March 4. Christchurch urban walk. About 3 miles.
Christchurch, by far the most European-feeling city (two squares, including one with street vendors and performers -- we visited, has an inviting pathway along the Avon River as it flows through town, a path that leads also to the botanical garden and to Victoria Square. But the high point of the walk is Cathedral Square, a broad open space where singers and other performers compete with vendors of crafts and food for the attention of a constant flow of people across it. Whereas Auckland feels like a big city, Christchurch feels like a New Zealand big city – friendly, open and fun.
March 6. Hike to the rim of Rangitoto Island volcano, around the rim and back. About 7 miles.

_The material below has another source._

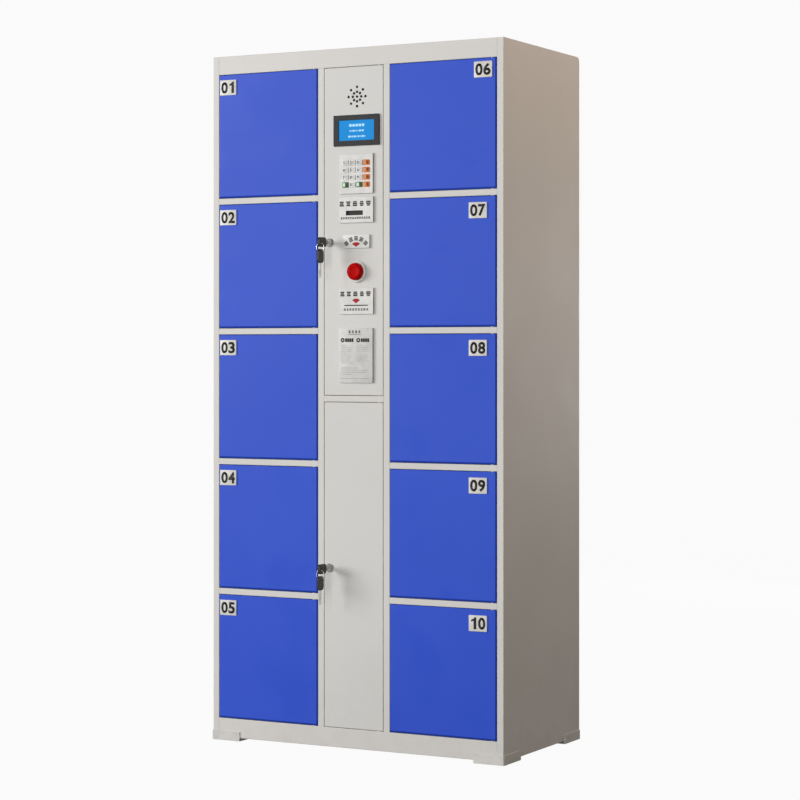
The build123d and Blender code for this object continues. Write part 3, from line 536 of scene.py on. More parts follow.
def new_piece(name, mesh, body, slot, *materials):
    """Make an object of a mesh and hang it on its body."""
    for material in materials:
        mesh.materials.append(material)
    piece = bpy.data.objects.new(name, mesh)
    scene.collection.objects.link(piece)
    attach(piece, body)
    return piece


def stacked(name, stacks):
    """A mesh of closed bodies. Each is (material index, [(depth, outline), ...]), back to front."""
    shape = bmesh.new()
    for material_index, levels in stacks:
        rows = []
        for depth, outline in levels:
            rows.append([shape.verts.new((x * MM, depth * MM, z * MM)) for x, z in outline])
        faces = [shape.faces.new(rows[0]), shape.faces.new(rows[-1])]
        for lower, upper in zip(rows, rows[1:]):
            for here in range(len(lower)):
                after = (here + 1) % len(lower)
                corners = (lower[here], lower[after], upper[after], upper[here])
                faces.append(shape.faces.new(corners))
        for face in faces:
            face.material_index = material_index
            face.smooth = True
    bmesh.ops.recalc_face_normals(shape, faces=shape.faces)
    mesh = bpy.data.meshes.new(name)
    shape.to_mesh(mesh)
    shape.free()
    mesh.set_sharp_from_angle(angle=SMOOTH_ANGLE)
    return mesh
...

On this, our day to fly back out (deeply rueful for The Day Hiker, as has been every day since in this context), we had enough time before our evening flight across the Pacific to ferry over the Rangitoto, a volcanic island that popped up out of Auckland harbor about 600 years ago. And these centuries later, the island still has spots where vegetation has not taken hold, and the appearance is of volcanic rubble. But for the most part, process of larger and larger vegetation making its way into healthy existence has reached the point of trees on much of the island, including around the rim and in the crater at the center. Short side trails took us to some small volcanic caves and a display on the short history of the island.